The problem with the Pushtuns is the permeability of the border with Pakistan, and the fact that there have been strong Pushtun nationalist sentiments in Pakistan in the past. This is one of the reasons the Pakistanis are quite concerned about keeping Afghanistan intact under a coalition government - the Balkanization of Afghanistan could raise problems for Pakistani stability. Afghanistan has never formally recognized the validity of the Durand Line between the two states, and has attempted to support Pushtun separatism in the past. If Afghanistan splinters, life in the region gets much more complicated than it already is.


Sparta, N.J.: When is the U.S. going to get strike aircraft in Uzbekistan, Tajikistan or Afghanistan?

It looks like we missed a good chance to attack fleeing Taliban troops. The aircraft from the carriers are too far away. It would be better to have F-15's or A-10's attack them from closer in.

Dr. Timothy Hoyt: Sparta, NJ:

We need to get permission from our allies to use bases for military strikes. So far, they've been reluctant to cooperate in that for reasons of their own political stability. That may be changing now.

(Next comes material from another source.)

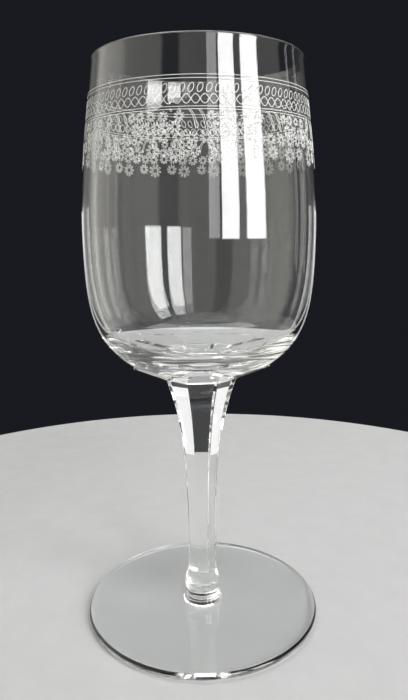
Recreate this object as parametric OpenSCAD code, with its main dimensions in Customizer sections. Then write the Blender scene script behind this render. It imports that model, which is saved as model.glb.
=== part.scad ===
// Wine glass with a faceted stem. A tall rounded bowl with a heavy base is fused to an eight-sided
// stem, and the stem is fused to a thin flat foot. Millimetres, +Z up along the glass's axis.
// The origin is the middle of the foot's underside, on the surface that the glass stands on.

/* [Whole glass] */
// Height from the underside of the foot to the rim
glass_h = 185; // [175:1:195]
// Height of the joint between the stem and the bowl
bowl_z = 85.5; // [80:0.5:90]
// Number of facets round the stem and under the bowl
facets = 8; // [6:1:12]

/* [Bowl] */
// Outer diameter at the rim
rim_d = 64.8; // [62:0.2:68]
// Outer diameter at the widest place
belly_d = 74.6; // [72:0.2:78]
// Height of the widest place above the joint with the stem
belly_rise = 47.5; // [44:0.5:51]
// Wall thickness at the rim
rim_t = 1.0; // [0.8:0.1:1.4]
// Wall thickness at the widest place
belly_t = 1.3; // [1:0.1:1.8]
// Thickness of the solid glass over the joint with the stem
base_t = 7.5; // [6:0.5:9]
// Rise of the facets under the bowl, as height over radius
base_slope = 0.48; // [0.44:0.01:0.52]
// Drop of the round underside below those facets at the joint
base_drop = 1.3; // [0.8:0.1:1.8]

/* [Stem] */
// Width across the flats where the stem meets the bowl
stem_top_w = 23.2; // [21:0.2:25]
// Width across the flats at the narrowest place
waist_w = 9.24; // [8.8:0.04:10]
// Height of the narrowest place
waist_z = 25; // [23:0.5:28]
// Diameter of the round neck under the facets
neck_d = 12.4; // [12:0.1:13]
// Diameter of the stem's flared end on the foot
pad_d = 14.2; // [13.6:0.1:15]

/* [Foot] */
// Diameter of the foot
foot_d = 81.6; // [78:0.2:86]
// Thickness of the foot at its edge
foot_edge_t = 2.4; // [2:0.1:3]
// Thickness of the foot at its middle
foot_mid_t = 2.9; // [2.4:0.1:3.4]

/* [Hidden] */
$fn = 96;
curve_steps = 14;
edge_steps = 8;
round_end_z = 16;
crystal = [0.86, 0.9, 0.9, 0.45];

rim_r = rim_d / 2;
belly_r = belly_d / 2;
stem_top_r = stem_top_w / 2;
waist_r = waist_w / 2;
neck_r = neck_d / 2;
belly_z = bowl_z + belly_rise;
floor_z = bowl_z + base_t;
rim_edge_r = rim_t / 2;
rim_edge_z = glass_h - rim_edge_r;
// Radius of a plain round blank that the stem's corners never reach
blank_r = stem_top_r / cos(180 / facets) + 2;
// Reach of the blocks that cut the facets, well outside the bowl
block_r = belly_r + 10;

// One point of the cubic curve with the four control points c
function curve_point(c, t) =
    pow(1 - t, 3) * c[0] + 3 * t * pow(1 - t, 2) * c[1] + 3 * t * t * (1 - t) * c[2] + pow(t, 3) * c[3];

// The curve as points, from first to last step
function curve(c, first = 0, last = curve_steps) =
    [for (i = [first : last]) curve_point(c, i / curve_steps)];

// Points of an arc in the order from angle a to angle b
function arc(x, z, r, a, b) =
    [for (i = [0 : edge_steps]) let (angle = a + (b - a) * i / edge_steps) [x + r * cos(angle), z + r * sin(angle)]];

// A list in the other order
function reversed(list) = [for (i = [len(list) - 1 : -1 : 0]) list[i]];

// Outside of the bowl, from the underside to the belly and on to the rim
bowl_under = [
    [stem_top_r, bowl_z - base_drop],
    [belly_r - 3.3, bowl_z + 9.8],
    [belly_r, bowl_z + 16],
    [belly_r, belly_z]
];
bowl_side = [
    [belly_r, belly_z],
    [belly_r, belly_z + 17],
    [rim_r + 1.95, glass_h - 17],
    [rim_r, rim_edge_z]
];
// Inside of the bowl, from the middle of its floor to the belly and on to the rim
cup_floor = [
    [0, floor_z],
    [belly_r - 7.3, floor_z],
    [belly_r - belly_t, floor_z + 5],
    [belly_r - belly_t, belly_z]
];
cup_side = [
    [belly_r - belly_t, belly_z],
    [belly_r - belly_t, belly_z + 17],
    [rim_r + 1.95 - rim_t, glass_h - 17],
    [rim_r - rim_t, rim_edge_z]
];
// Middle of a stem facet, from the waist up to the bowl and from the waist down to the neck
stem_flare = [
    [waist_r, waist_z],
    [waist_r + 0.8, waist_z + 25],
    [waist_r + 0.8, bowl_z - 17.5],
    [stem_top_r, bowl_z]
];
stem_scoop = [
    [neck_r + 0.8, waist_z - 17],
    [waist_r + 0.3, waist_z - 13],
    [waist_r, waist_z - 8],
    [waist_r, waist_z]
];
// Flared end of the round neck, down to the foot
neck_flare = [
    [pad_d / 2, foot_mid_t],
    [neck_r + 0.1, foot_mid_t + 0.6],
    [neck_r - 0.1, foot_mid_t + 3],
    [neck_r, foot_mid_t + 7]
];

// Cuts a facet on its child in each direction round the axis. The outline is the middle of one
// facet, from bottom to top, and ends at block_r. What lies outside it is removed
module cut_facets(outline) {
    difference() {
        children();
        for (i = [0 : facets - 1])
            rotate([90, 0, i * 360 / facets])
                linear_extrude(height = 2 * block_r, center = true)
                    polygon(concat(outline, [[block_r, outline[0][1]]]));
    }
}

module bowl() {
    wall = concat(
        [[0, bowl_z - base_drop]],
        curve(bowl_under),
        curve(bowl_side, 1),
        arc(rim_r - rim_edge_r, rim_edge_z, rim_edge_r, 0, 180),
        reversed(concat(curve(cup_floor), curve(cup_side, 1, curve_steps - 1)))
    );
    under_facet = [
        [0, bowl_z - 2 * base_drop],
        [0, bowl_z],
        [stem_top_r, bowl_z],
        [block_r, bowl_z + (block_r - stem_top_r) * base_slope]
    ];
    color(crystal)
        cut_facets(under_facet)
            rotate_extrude() polygon(wall);
}

module stem() {
    blank = concat(
        [[0, foot_mid_t]],
        curve(neck_flare),
        [[neck_r, round_end_z], [blank_r, bowl_z], [0, bowl_z]]
    );
    facet = concat(
        curve(stem_scoop),
        curve(stem_flare, 1),
        [[stem_top_r, bowl_z + 1], [block_r, bowl_z + 1]]
    );
    color(crystal)
        cut_facets(facet)
            rotate_extrude() polygon(blank);
}

module foot() {
    edge_r = foot_edge_t / 2;
    color(crystal)
        rotate_extrude()
            polygon(concat(
                [[0, 0]],
                arc(foot_d / 2 - edge_r, edge_r, edge_r, -90, 90),
                [[pad_d / 2, foot_mid_t], [0, foot_mid_t]]
            ));
}

bowl();
stem();
foot();
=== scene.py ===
"""A stemmed wine glass: blown bowl, cut stem, flat foot, and a band of fine etching below the rim.

The glass and the floor are drawn in millimetres, and mesh_object turns them into metres. The lights and
the camera are placed in metres. The axis of the glass is Z. Angles round it start at +X, and one facet
faces each of +X, +Y, -X and -Y.
"""

import bisect
import math
import random

import bmesh
import bpy
from mathutils import Matrix, Vector


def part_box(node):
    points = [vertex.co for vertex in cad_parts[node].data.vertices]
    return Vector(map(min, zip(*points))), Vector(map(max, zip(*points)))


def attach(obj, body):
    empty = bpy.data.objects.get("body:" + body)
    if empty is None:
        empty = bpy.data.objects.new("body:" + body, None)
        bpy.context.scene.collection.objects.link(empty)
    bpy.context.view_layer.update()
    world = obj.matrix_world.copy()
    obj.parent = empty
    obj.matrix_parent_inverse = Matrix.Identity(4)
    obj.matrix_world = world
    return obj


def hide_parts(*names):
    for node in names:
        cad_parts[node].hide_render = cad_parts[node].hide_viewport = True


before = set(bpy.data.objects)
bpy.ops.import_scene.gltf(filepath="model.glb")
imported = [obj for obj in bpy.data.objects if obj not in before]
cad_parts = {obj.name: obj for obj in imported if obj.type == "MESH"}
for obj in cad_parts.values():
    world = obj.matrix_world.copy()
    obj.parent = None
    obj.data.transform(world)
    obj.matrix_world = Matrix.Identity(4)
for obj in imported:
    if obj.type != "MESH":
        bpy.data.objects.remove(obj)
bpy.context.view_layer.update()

MM = 0.001

# Sizes that come from the CAD frame
GLASS_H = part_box("bowl")[1].z / MM
BELLY_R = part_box("bowl")[1].x / MM
JOINT_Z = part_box("stem")[1].z / MM
PAD_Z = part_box("stem")[0].z / MM
FOOT_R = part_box("foot")[1].x / MM

# Bowl
FACETS = 8
RIM_R = 32.4
RIM_EDGE_R = 0.5
BELLY_Z = JOINT_Z + 47.5
BELLY_T = 1.3
FLOOR_Z = JOINT_Z + 7.5
BASE_SLOPE = 0.48
BASE_DROP = 1.3

# Stem
STEM_TOP_R = 11.6
WAIST_R = 4.62
WAIST_Z = 25
NECK_R = 6.2
PAD_R = 7.1

# Foot, with a slight hollow under all but its outermost HOLLOW_MARGIN
FOOT_EDGE_R = 1.2
FOOT_HOLLOW = 0.35
HOLLOW_MARGIN = 3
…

Liverpool, N.Y.: In the rush of the Northern Alliance into Mazar-i-Sharif, Kabul and Herat, we seem to have forgotten about al Qaeda and bin Laden. While I'm sure the U.S. and Britain are continuing to try to hunt them down, what specific successes against al Qaeda have we really had thus far? And, what can we really do to roust them, oust them or -- to be blunt -- annihilate them?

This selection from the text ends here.